After one week of steady work, I finally make the first post on my results and findings.
For detailed description of the project please read here.
I started with a few experiments on various grammars to see which preformed best and in what scenarios. By manipulating just the grammar I could only reach a word error rate of almost 18% for audio files which were almost 6 minutes long. Some observations made from these experiments were:
- Branching in the grammar yields better results, i.e. by having large number grammar paths from start word node to the final node while keeping sizes of each such path small. I preferred making one grammar path for each sentence in the text, since a sentence in an utterance is usually accompanied with small silence at the end.
- Allowing inter-word transitions between word and a large number of it's neighbors in the grammar does not improve the results but also slows down the alignment by incurring additional computational overhead.
- A left to right no skip grammar is not good for alignment of slightly large utterances, with or without out of vocabulary words.

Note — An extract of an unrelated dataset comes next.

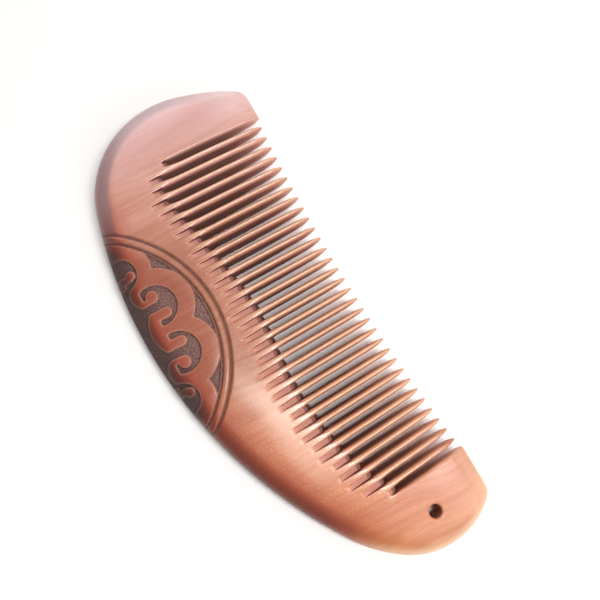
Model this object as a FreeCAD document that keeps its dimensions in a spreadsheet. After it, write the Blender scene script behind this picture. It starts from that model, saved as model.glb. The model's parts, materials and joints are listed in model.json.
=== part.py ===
"""Half-moon beard comb carved from one plank of wood.

Millimetres.  The comb lies flat on its rear face: +Z is the thickness, +X runs along the
tooth row towards the end with the hanging hole, +Y runs along the teeth towards their tips.
The origin is the bottom centre of the bounding box.

The wood is one piece.  It is written as a back, two end guards and thirty-two teeth that
meet face to face, so that every gap between two teeth stays open.
"""
import FreeCAD, Part
import math
import os
import Sketcher

Vector = FreeCAD.Vector

# ---------------------------------------------------------------- driving dimensions
# The outline is a chain of tangent arcs, given as radius and turn in order from the top of
# the plain guard, round the back, to the top of the guard with the hole.
OUTLINE_ARCS = (
    ("plain_corner", 3.6, 63.4),
    ("plain_end", 61.3, 12.9),
    ("plain_shoulder", 25.6, 87.0),
    ("spine", 112.0, 49.6),
    ("flank", 34.2, 21.4),
    ("nose", 19.6, 71.0),
    ("hole_corner", 3.9, 54.7),
)

DIMENSIONS = {
    "comb_thickness": 6.5,
    "rim_radius": 3.0,
    "outline_start_across": -53.38,
    "outline_start_along": 24.64,
    "tooth_count": 32,
    "tooth_pitch": 2.84,
    "gap_width": 1.42,
    "tooth_width": 1.42,
    "row_middle": -0.95,
    "tip_line_radius": 440.0,
    "tip_line_middle": -5.6,
    "tip_line_bottom": 22.3,
    "tip_taper_length": 3.6,
    "tip_flat_width": 0.5,
    "front_taper_start": 6.0,
    "front_taper_radius": 200.0,
    "rear_taper_start": 0.0,
    "rear_taper_radius": 100.0,
    "ramp_depth": 1.5,
    "ramp_length": 4.6,
    "wall_lean": 1.7,
    "guard_root_plain": -2.0,
    "guard_root_hole": 4.0,
    "hole_radius": 1.5,
    "hole_across": 53.4,
    "hole_along": 11.5,
    "ring_middle": -12.5,
    "ring_centre_along": -37.8,
    "ring_outer_radius": 30.0,
    "ring_inner_radius": 28.05,
    "ring_groove_radius": 0.45,
    "carving_depth": 0.7,
}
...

A source of error in alignment comes from words in the text that are not in the dictionary (Out of Vocabulary words). It was hence proposed to provide a Java based model for generating phonetic representations for any such word. This module prepares a FST based on test data and uses it to make hypothesis for word pronunciations. As of now, the front end for this module is nearly complete and depends on an automata library in Java (which as it seems does not exist for now). We now plan to implement this library and finally test the improvement in alignment due to this addition.